A essa altura, ele se transformou na maior indústria amadora de um homem só do cinema. Ele praticamente rompeu todos os vínculos que tinha com o cinema coreano na época em que o seu romance com Kim Min-hee se tornou um escândalo local e vem reduzindo o número de colaboradores desde então. Kim não atua nesse filme, o que é estranho, já que ela se torna uma parte tão importante dos filmes, mesmo quando está apenas em um papel secundário, mas ela recebe um crédito como “gerente de produção”, o que é bom porque, caso contrário, Hong Sang-soo teria finalmente conseguido ser o único não-ator creditado em um de seus filmes.
A qualidade artesanal desses últimos filmes de Hong é uma componente essencial de seu apelo. São filmes extremamente informais, parecem quase roubados no set e eles derivam seu significado dali. Hong sempre foi um excelente diretor de atores, seus filmes tratam de reconhecer de forma vibrante pequenos traços de comportamento que se acumulam lentamente. No princípio, isso envolvia constrangimento ou desespero, mas sua paleta emocional aumentou muito depois que ele começou a se concentrar mais nas mulheres por volta de 2010 e, recentemente, seus melhores filmes (A Mulher que Fugiu, o maravilhoso No Nosso Dia do ano passado e grande parte deste) colocam em evidência uma intimidade e cumplicidade compartilhadas. E seu hábito recente de dar aos atores suas cenas apenas no set contribuiu para seu bom olho para os seus gestos. Não vou fingir que não existem contratempos. Às vezes, um filme é um pouco raso e a abordagem minimalista significa que, quando sua concepção não funciona tão bem, ele não tem muito ao que recorrer.
Desculpe se estou falando mais sobre Hong do que sobre o filme, mas há uma sensação de que seu trabalho há uma década mais ou menos faz parte de um projeto maior (e eu sou muito defensivo quanto a ele). A Traveler's Needs é o terceiro filme de Hong feito com Isabelle Huppert (nota pessoal: o primeiro, A Viajante Francesa, é um dos poucos Hongs tardios que eu não amo), esses são filmes muito autoconscientes e o status de estrangeira dela e a necessidade de uma língua extra para se comunicar se tornam centrais para eles, e se Hong está muito acostumado a trabalhar com estrelas de cinema coreanas, elas são sempre bem integradas e Huppert nunca está. Ela continua sendo a maior estrela de cinema da atualidade, pois quem mais decidiria participar desse filme sem orçamento e sem equipe, no qual ela perambula por lugares públicos e tenta se comunicar com coreanos.
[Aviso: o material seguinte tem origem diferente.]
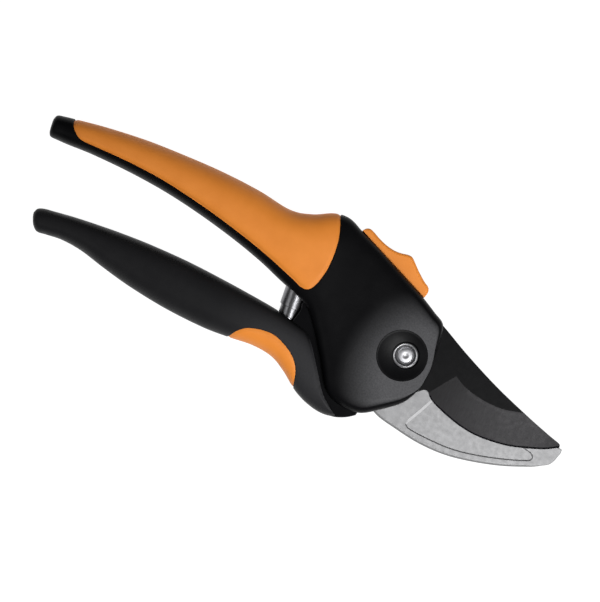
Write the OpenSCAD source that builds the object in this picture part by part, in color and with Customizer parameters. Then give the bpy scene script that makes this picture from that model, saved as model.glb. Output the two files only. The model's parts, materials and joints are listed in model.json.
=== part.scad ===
// Bypass pruner: a hooked counter blade held between two housing shells that run
// back as the upper handle, and a cutting blade riveted to the lower handle.
// Units are millimetres. The origin is on the pivot's axis at the surface the tool
// lies on. +X runs to the blade's tip, +Y to the thumb lock and +Z to the front.

/* [Body] */
// Thickness over the two cheeks of the housing
tool_t = 22; // [21.6:0.2:23]
// Thickness of the housing's front cheek
cheek_t = 5.7; // [5.1:0.1:5.7]
// Depth of the dished face around the pivot nut
dish_depth = 2.4; // [1.6:0.1:2.6]
// Radius of the dished face around the pivot nut
dish_r = 9.4; // [8.6:0.1:9.6]

/* [Blade and hook] */
// Thickness of the cutting blade
blade_t = 3; // [2.6:0.1:3]
// Thickness left at the ground cutting edge
edge_t = 0.3; // [0.2:0.1:0.6]
// Thickness of the hook
hook_t = 4.85; // [4.6:0.05:4.85]
// Depth of the sap relief in the hook's face
relief_d = 0.6; // [0.4:0.1:1.6]

/* [Pivot] */
// Radius of the pivot bolt's shank
bolt_r = 3; // [2.6:0.1:3]
// Radial clearance between bolt and bushing
bolt_fit = 0.05; // [0.02:0.01:0.1]
// Outer radius of the round pivot nut
nut_r = 4.65; // [4.4:0.05:4.8]

/* [Thumb lock] */
// Travel of the thumb lock from locked to free
lock_travel = 6; // [4:0.5:6]
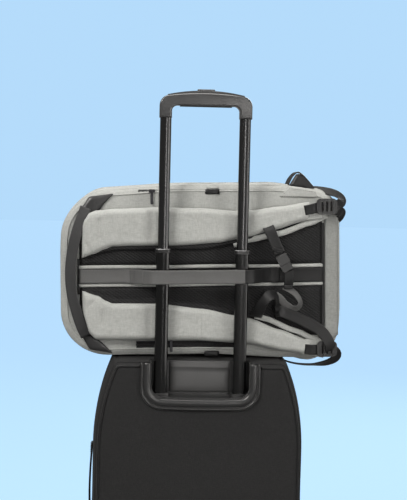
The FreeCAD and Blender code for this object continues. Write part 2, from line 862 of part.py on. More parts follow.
def make_tyre(label):
    body = new_body(label)
    half, tread = "(d.wheel_width/2)", "d.wheel_radius-d.tyre_shoulder"
    outline = [
        (neg(half), "d.hub_radius"),
        (half, "d.hub_radius"),
        (half, tread, "d.tyre_crown"),
        (f"{half}-d.tyre_shoulder", "d.wheel_radius"),
        (f"d.tyre_shoulder-{half}", "d.wheel_radius", "d.tyre_crown"),
        (neg(half), tread),
    ]
    turn_profile(body, outline)
    return body


def make_hub(label):
    """A wheel centre whose web is thinner than its rim and its boss."""
    body = new_body(label)
    half, web = "(d.wheel_width/2)", "(d.hub_web/2)"
    side = [
        (half, "d.bearing_radius"),
        (half, "d.bearing_radius+3"),
        (web, "d.bearing_radius+5"),
        (web, "d.hub_radius-4"),
        (half, "d.hub_radius-2"),
        (half, "d.hub_radius"),
    ]
    turn_profile(body, side + [(neg(u), v) for u, v in reversed(side)])
    return body


def make_bearings(label):
    """The two bearings of a wheel, one at each end of its boss, as one group."""
    rings = []
    for sign in (-1, 1):
        ring = doc.addObject("PartDesign::Body", f"{label}_ring")
        far, near = f"{sign}*d.wheel_width/2", f"{sign}*(d.wheel_width/2-d.bearing_width)"
        start, end = (near, far) if sign > 0 else (far, near)
        add_prism(
            ring, "YZ", start, end, ("0", "0", "d.bearing_radius"), ("0", "0", "d.axle_radius+d.running_gap")
        )
        rings.append(ring)
    return add_group(label, rings)


def make_axle(label):
    body = new_body(label)
    reach = "(d.well_width/2+d.cheek)"
    add_prism(body, "YZ", neg(reach), reach, ("0", "0", "d.axle_radius"))
    return body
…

O papel da linguagem sempre se destacou nos filmes com Huppert e, talvez, ainda mais dessa vez. Mesmo depurando cada vez mais seus filmes, Hong nunca abriu mão do gosto por conceitos narrativos literários, e a identidade francesa de Huppert funciona neste filme como o gato faz em No Nosso Dia. Eu adoro a Huppert em A Traveler’s Needs, adoro como ela simplesmente fica por ali se sentindo à vontade em cada espaço, uma folga do bem, esse pequeno filme simplesmente se abre para o mundo, para o vento, para os lugares, para o rosto de sua atriz principal, que me é bastante tocante. Quase não há um filme ali? Sim, mas também é muito mais filme por causa disso. Provavelmente, poderíamos usar mais mestres assumindo para si o papel de amadores, pelo menos quando eles são talentosos como Hong.